Hope that helps clear things up.


Hi, I just had a conceptual followup for Barren Plateaus. In the tutorial, they tracked a single parameter across multiple random circuits, but my model does iterative optimization over time. Does this mean that I should be tracking the variance of the gradient of a single parameter in my model across time? What about the other parameters?

Hey @jkwan314!

It boils down to what you want to do with your code and what your research needs are :slight_smile:. The reason the tutorial tracks a single parameter’s gradient across multiple random circuits with more and more qubits is to empirically demonstrate the signature of barren plateaus: exponentially vanishing gradients with the number of qubits.

If you want to do this with your model, then you’d follow something similar to the demo. However, optimizing your model might be at the mercy of barren plateaus; it will be hard to optimize if they exist.

Hi @isaacdevlugt , thank you for your prompt reply! To give a bit more context, I am trying to reproduce the results of Zoufal et. al (2019) Quantum Generative Adversarial Networks for learning and loading random distributions | npj Quantum Information, but I am unable to do so; the output generated by my quantum generator seems to be totally random, so I was suspecting Barren Plateaus.

I am having trouble understanding exactly the role of the variance here. Is it the variance with respect to the other parameters in the model?
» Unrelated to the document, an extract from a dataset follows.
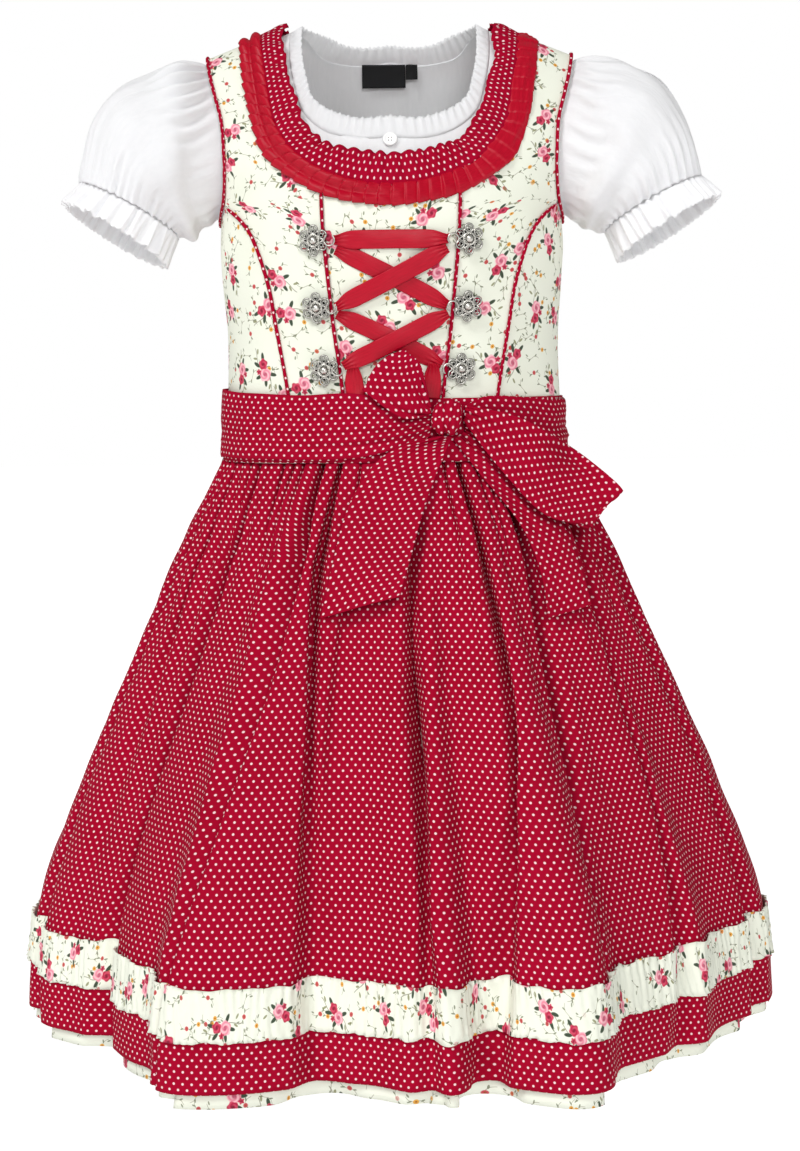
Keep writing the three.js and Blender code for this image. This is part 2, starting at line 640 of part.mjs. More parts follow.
function armholeSpot(k, level, angle) {
  const front = k < ARMHOLE.length;
  const row = ARMHOLE[front ? k : ARMHOLE_STATIONS - k];
  return torsoSpot(front ? row[angle] : 180 - row[angle], row[level]);
}

function buildArmholePiping({ name, sign }) {
  const ring = (level, angle) => {
    const row = [];
    for (let k = 0; k < ARMHOLE_STATIONS; k++) row.push(armholeSpot(k, level, angle));
    return row;
  };
  const grid = [ring("pipe_level", "pipe_angle"), ring("level", "angle")];
  add(`piping_armhole_${name}`, wall(sided(grid, sign), LAYER.piping, true), "dotted");
}

SIDES.forEach((side) => buildSeamPiping("lacing", LACING_SEAM, -100.6, side));
SIDES.forEach((side) => buildSeamPiping("princess", PRINCESS_SEAM, -106, side));
SIDES.forEach(buildArmholePiping);

// A place along a neck table; the places crowd towards the shoulder, where the form turns most
const CROWDING = 1.4;
const alongNeck = (table, share) => rowAt(table, share ** CROWDING * (table.length - 1));

// A ring round a neck, from a front and a back table; the right half is mirrored to the left
function neckRing(front, back, frontSteps, backSteps, spotOf) {
  const quarter = (table, steps, place) => {
    const spotsOf = [];
    for (let k = 0; k <= steps; k++) spotsOf.push(spotOf(alongNeck(table, k / steps), place));
    return spotsOf;
  };
  const toFront = quarter(front, frontSteps, frontSpot);
  const toBack = quarter(back, backSteps, backSpot);
  const leftFront = toFront.slice(0, -1).reverse().map(mirrored);
  const leftBack = toBack.slice(1, -1).map(mirrored);
  return [...toFront, ...leftFront, ...leftBack, ...toBack.slice(1).reverse()];
}

function buildNeckRuffle(name, edgeX, edgeLevel, finish) {
  const rows = [0.02, 1].map((out) => neckRing(NECK_FRONT, NECK_BACK, 12, 8, (row, spotOf) =>
    spotOf(lerp(row.x, row[edgeX], out), lerp(row.level, row[edgeLevel], out))));
  const layers = (i) => LAYER.ruffle_seam.map((d, side) => lerp(d, LAYER.ruffle_edge[side], i));
  add(name, wall(rows, layers, true), finish);
}

buildNeckRuffle("neck_ruffle_satin", "satin_x", "satin_level", "satin");
buildNeckRuffle("neck_ruffle_dotted", "dot_x", "dot_level", "dotted");

// Blouse: front and back cut under the bust, with a small frill round the neck

function buildBlouseBody(name, neck, place) {
  const half = yoke([MID_SHOULDER, ...neck], [BLOUSE_FOOT], place);
  const grid = half.map((row) => [...row, ...row.slice(0, -1).reverse().map(mirrored)]);
  add(name, wall(grid, LAYER.blouse), "white");
}

const FRILL_STEPS = 9;

function buildNeckFrill() {
  const ringAt = (out) => {
    const spotOf = (row, place) =>
      place(lerp(row.x, row.edge_x, out), lerp(row.level, row.edge_level, out));
    return neckRing(BLOUSE_NECK_FRONT, BLOUSE_NECK_BACK, FRILL_STEPS, FRILL_STEPS, spotOf);
  };
  add("blouse_neck_frill", wall([0.08, 1].map(ringAt), LAYER.blouse, true), "white");
}

// Sleeve: starts inside the armhole, turns out over its edge and puffs down to the elastic
function buildSleeve({ name, sign }) {
  const start = [];
  const turn = [];
  const around = [];
  for (let k = 0; k < ARMHOLE_STATIONS; k++) around.push(armholeSpot(k, "level", "angle"));
  around.forEach(({ point, normal }, k) => {
    const next = around[(k + 1) % ARMHOLE_STATIONS].point;
    const last = around[(k + ARMHOLE_STATIONS - 1) % ARMHOLE_STATIONS].point;
    const offEdge = next.clone().sub(last).cross(normal).normalize();
    const towards = SLEEVE_HEART.clone().sub(point);
    if (offEdge.dot(towards) < 0) offEdge.negate();
    const down = Math.min(k, ARMHOLE_STATIONS - k) / (ARMHOLE_STATIONS / 2);
    const over = lerp(SLEEVE_TURN.over_tip, SLEEVE_TURN.over_underarm, down);
    const shifted = (rise, off) => point.clone().addScaledVector(normal, rise).addScaledVector(offEdge, off);
    start.push(shifted(SLEEVE_START.under, SLEEVE_START.off));
    turn.push(shifted(over, SLEEVE_TURN.off));
  });
  const puff = spots([start, turn, ...SLEEVE.map(sleeveRing)], true);
  add(`blouse_sleeve_${name}`, wall(sided(puff, sign), SLEEVE_WALL, true), "white");
  const frill = spots(SLEEVE_FRILL.map(sleeveRing), true);
  add(`sleeve_frill_${name}`, wall(sided(frill, sign), SLEEVE_WALL, true), "white");
}

function sleeveRing({ top_x, top_z, foot_x, foot_z, depth, y, drop }) {
  const ring = [];
  for (let k = 0; k < ARMHOLE_STATIONS; k++) {
    const turn = (2 * Math.PI * k) / ARMHOLE_STATIONS;
    const toTop = (1 + Math.cos(turn)) / 2;
    const x = lerp(foot_x, top_x, toTop);
    const z = lerp(foot_z, top_z, toTop) + (drop / 2) * Math.sin(turn);
    ring.push(new THREE.Vector3(x, y - depth * Math.sin(turn), z));
  }
  return ring;
}

buildBlouseBody("blouse_front", BLOUSE_NECK_FRONT, onFront);
buildBlouseBody("blouse_back", BLOUSE_NECK_BACK, onBack);
buildNeckFrill();
SIDES.forEach(buildSleeve);

// Small parts of the blouse

function placeOn(mesh, { point, normal }, seat) {
  const across = up.clone().cross(normal).normalize();
  const along = normal.clone().cross(across);
  mesh.quaternion.setFromRotationMatrix(new THREE.Matrix4().makeBasis(across, along, normal));
  mesh.position.copy(point).addScaledVector(normal, seat);
}

function buildButton() {
  const { radius, thickness } = BUTTON;
  const profile = [[0, 0], [radius, 0], [radius, thickness * 0.7], [radius * 0.8, thickness], [0, thickness]];
  const disc = new THREE.LatheGeometry(profile.map(([r, h]) => new THREE.Vector2(r, h)), 18);
  disc.rotateX(Math.PI / 2);
  const mesh = add("blouse_button", closed(disc), "white");
  placeOn(mesh, frontSpot(0, levelAt(0, BUTTON.z)), BUTTON.seat);
}

// The same surface with its shared corners joined
function closed(geometry) {
  for (const attribute of ["normal", "uv"]) geometry.deleteAttribute(attribute);
  return mergeVertices(geometry, 1e-4);
}

function buildLabel({ name, left, right, top, foot }) {
  const grid = gridOf(1, 3, (u, v) => backSpot(lerp(left, right, u), lerp(foot, top, v)));
  add(name, wall(grid, LAYER.label), "black");
}

buildButton();
LABELS.forEach(buildLabel);

// Skirt, apron and the ruched band above the apron's hem

const SKIRT_ROWS = [WAIST - HALF_SEAM, ...SKIRT.slice(1).map((row) => row.z)];

function skirtGrid(from, to, heights) {
  const columns = Math.round((to - from) / SKIRT_STEP);
  return heights.map((z) => {
    const row = [];
    for (let j = 0; j <= columns; j++) row.push(skirtSpot(lerp(from, to, j / columns), z));
    return row;
  }).reverse();
}

const SIDE_SEAM_GAP = 0.1; // degrees on each side of a side seam
const halfTurn = 90 - SIDE_SEAM_GAP;

function buildSkirt() {
  add("skirt_front", wall(skirtGrid(-halfTurn, halfTurn, SKIRT_ROWS), LAYER.skirt), "floral");
  add("skirt_back", wall(skirtGrid(180 - halfTurn, 180 + halfTurn, SKIRT_ROWS), LAYER.skirt), "floral");
}

function buildApron() {
  const between = SKIRT.slice(1, -1).map((row) => row.z);
  const apronRows = [WAIST + 0.1, ...between, APRON_HEM];
  add("apron_panel", wall(skirtGrid(-APRON_REACH, APRON_REACH, apronRows), LAYER.apron), "dotted");
  const trimRows = [TRIM_BAND.top, TRIM_BAND.foot];
  add("apron_trim", wall(skirtGrid(-APRON_REACH, APRON_REACH, trimRows), LAYER.trim), "floral");
  const band = gridOf(1, (2 * APRON_REACH) / SKIRT_STEP, (u, v) =>
    torsoSpot(lerp(-APRON_REACH, APRON_REACH, u), lerp(WAISTBAND.foot, WAISTBAND.top, v)));
  add("apron_waistband", wall(band, LAYER.waistband), "dotted");
}

buildSkirt();
buildApron();

// Sash and bow

function buildSash(name, table) {
  const from = table[0].at;
  const to = table[table.length - 1].at;
  const columns = Math.round(Math.abs(to - from) / SKIRT_STEP);
  const lifts = [];
  const grid = [0, 1].map((v) => {
    const row = [];
    for (let j = 0; j <= columns; j++) {
      const at = lerp(from, to, j / columns);
      const z = lerp(lookup(table, "at", "foot", at), lookup(table, "at", "top", at), v);
      const spot = torsoSpot(at, z);
      spot.lift = lookup(table, "at", "lift", at);
      row.push(spot);
    }
    return row;
  });
  add(name, wall(grid, (i, spot) => [spot.lift, spot.lift + SASH_WALL]), "dotted");
}

// A ribbon of the bow, kept at least its lift off the form all across
function buildRibbon(name, table, stepsPerRow, across = 3) {
  const rows = (table.length - 1) * stepsPerRow;
  const points = [];
  for (let i = 0; i <= rows; i++) {
    const row = rowAt(table, i / stepsPerRow);
    const depthA = frontDepth(row.ax, row.az) - row.a_lift;
    const depthB = frontDepth(row.bx, row.bz) - row.b_lift;
    const line = [];
    for (let j = 0; j <= across; j++) {
      const t = j / across;
      const x = lerp(row.ax, row.bx, t);
      const z = lerp(row.az, row.bz, t);
      const lift = lerp(row.a_lift, row.b_lift, t);
      const y = Math.min(lerp(depthA, depthB, t), frontDepth(x, z) - lift);
      line.push(new THREE.Vector3(x, y, z));
    }
    points.push(line);
  }
  const half = BOW_WALL / 2;
  add(name, wall(spots(points), [-half, half]), "dotted");
}

function buildKnot() {
  const knot = closed(new THREE.SphereGeometry(1, 12, 8));
  knot.scale(KNOT.width, KNOT.depth, KNOT.height);
  const mesh = add("bow_knot", knot, "dotted");
  mesh.position.set(KNOT.x, frontDepth(KNOT.x, KNOT.z) - KNOT.lift, KNOT.z);
}

buildSash("sash_left", SASH_LEFT);
buildSash("sash_right", SASH_RIGHT);
buildKnot();
buildRibbon("bow_loop_left", LOOP_LEFT, 1);
buildRibbon("bow_loop_right", LOOP_RIGHT, 1);
buildRibbon("bow_tail_left", TAIL_LEFT, 1);
buildRibbon("bow_tail_right", TAIL_RIGHT, 2);

// Lace over the plastron

function buildLace({ name, from_x, from_level, to_x, to_level, layer }) {
  const rise = to_level - from_level;
  const run = to_x - from_x;
  const length = Math.hypot(rise, run);
  const grid = gridOf(1, 9, (u, v) => {
    const aside = lerp(-LACE_HALF_WIDTH, LACE_HALF_WIDTH, v);
    const x = lerp(from_x, to_x, u) - (aside * rise) / length;
    return frontSpot(x, lerp(from_level, to_level, u) + (aside * run) / length);
  });
  add(name, wall(grid, LAYER[layer]), "satin");
}

function buildLaceTail({ name, sign }) {
  const { x, top, foot } = LACE_TAIL;
  const grid = gridOf(3, 2, (u, v) =>
    frontSpot(x + lerp(-LACE_HALF_WIDTH, LACE_HALF_WIDTH, u), lerp(foot, top, v)));
  add(`lace_tail_${name}`, wall(sided(grid, sign), LAYER.lace_middle), "satin");
}

LACE.forEach(buildLace);
SIDES.forEach(buildLaceTail);

// Hooks: a six-petalled plate with a domed heart and an eye towards the centre

const solidOf = (geometry) => {
  const surface = closed(geometry);
  const vertProperties = new Float32Array(surface.attributes.position.array);
  const triVerts = new Uint32Array(surface.index.array);
  return new wasm.Manifold(new wasm.Mesh({ numProp: 3, vertProperties, triVerts }));
};

function geometryOf(solid) {
  const { vertProperties, triVerts } = solid.getMesh();
  const geometry = new THREE.BufferGeometry();
  geometry.setAttribute("position", new THREE.BufferAttribute(vertProperties, 3));
  geometry.setIndex([...triVerts]);
  return geometry;
}

function hookGeometry(eyeReach) {
  const outline = [];
  const points = HOOK.petals * 4;
  for (let k = 0; k < points; k++) {
    const turn = (2 * Math.PI * k) / points;
    const petal = Math.abs(Math.cos((HOOK.petals / 2) * turn)) ** 0.6;
    const radius = HOOK.radius + HOOK.scallop * petal;
    outline.push(new THREE.Vector2(radius * Math.cos(turn), radius * Math.sin(turn)));
  }
  const settings = { depth: HOOK.plate, bevelEnabled: false, curveSegments: 7 };
  const plate = new THREE.ExtrudeGeometry(new THREE.Shape(outline), settings);
  const eyeShape = new THREE.Shape().absarc(-eyeReach, 0, EYE.radius, 0, 2 * Math.PI);
  eyeShape.holes.push(new THREE.Path().absarc(-eyeReach, 0, EYE.hole, 0, 2 * Math.PI, true));
  const eye = new THREE.ExtrudeGeometry(eyeShape, settings);
  const dome = new THREE.SphereGeometry(HOOK.dome, 8, 6);
  dome.scale(1, 1, 0.75);
  dome.translate(0, 0, HOOK.plate);
  return geometryOf(solidOf(plate).add(solidOf(eye)).add(solidOf(dome)));
}

function buildHook({ name, x, level, eye_x }, side) {
  const geometry = hookGeometry(x - eye_x);
  if (side.sign < 0) geometry.rotateZ(Math.PI);
  const mesh = add(`${name}_${side.name}`, geometry, "silver");
  placeOn(mesh, frontSpot(side.sign * x, level), HOOK.seat);
}

HOOKS.forEach((hook) => SIDES.forEach((side) => buildHook(hook, side)));

export default set;
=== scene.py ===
# %% [markdown]
# # A child's dirndl set, from cloth to buckle
# The set is a white puff-sleeved blouse, a laced dress in a small floral print and a red dotted
# apron tied in a bow. It is shown as worn, but nothing wears it. This lesson first loads a plain
# frame model that gives every piece its place, and then makes each piece again as real cloth.

import math

import bpy
import numpy as np
from mathutils import Matrix, Quaternion, Vector


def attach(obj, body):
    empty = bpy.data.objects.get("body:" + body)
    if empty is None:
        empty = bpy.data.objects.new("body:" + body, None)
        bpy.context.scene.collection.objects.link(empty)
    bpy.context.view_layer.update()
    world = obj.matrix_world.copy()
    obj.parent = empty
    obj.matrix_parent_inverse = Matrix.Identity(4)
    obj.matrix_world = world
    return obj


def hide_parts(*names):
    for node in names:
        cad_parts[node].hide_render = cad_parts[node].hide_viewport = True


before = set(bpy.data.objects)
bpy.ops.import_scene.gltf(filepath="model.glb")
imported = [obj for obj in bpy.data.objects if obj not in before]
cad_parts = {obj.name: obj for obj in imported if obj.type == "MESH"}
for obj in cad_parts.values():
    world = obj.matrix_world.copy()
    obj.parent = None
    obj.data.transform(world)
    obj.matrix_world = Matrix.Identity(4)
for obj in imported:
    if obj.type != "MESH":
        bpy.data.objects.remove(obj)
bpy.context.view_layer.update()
print("pieces in the frame:", len(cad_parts))

# %% [markdown]
# ## Camera, light and floor
# The picture is taken from the front, a little above the middle, with a long lens and a very
# slight tilt to one side. The light is that of a white studio: a bright surround, a large soft
# lamp from the upper left and a weaker one from the front. A sun lamp with a wide angle is used
# for each, because its light doesn't fall off over the floor. The set hangs, so the pale floor
# lies well below the hem.

# %% Camera
MM = 0.001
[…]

Or the variance of the gradient of a single parameter across time?

Thank you.

Is it the variance with respect to the other parameters in the model? Or the variance of the gradient of a single parameter across time?

It’s how the variance of the derivative (for each parameter) depends on the number of qubits in your circuit if your circuit is randomly initialized (formally, “randomly” here means Haar-random — randomly sampled unitaries, but barren plateaus can still happen otherwise). There are some other nuances with barren plateaus (cost functions, entanglement, etc.) — it’s a lot to cover :sweat_smile:.

Appendix I of this paper shows all of the math in gory detail :slight_smile:.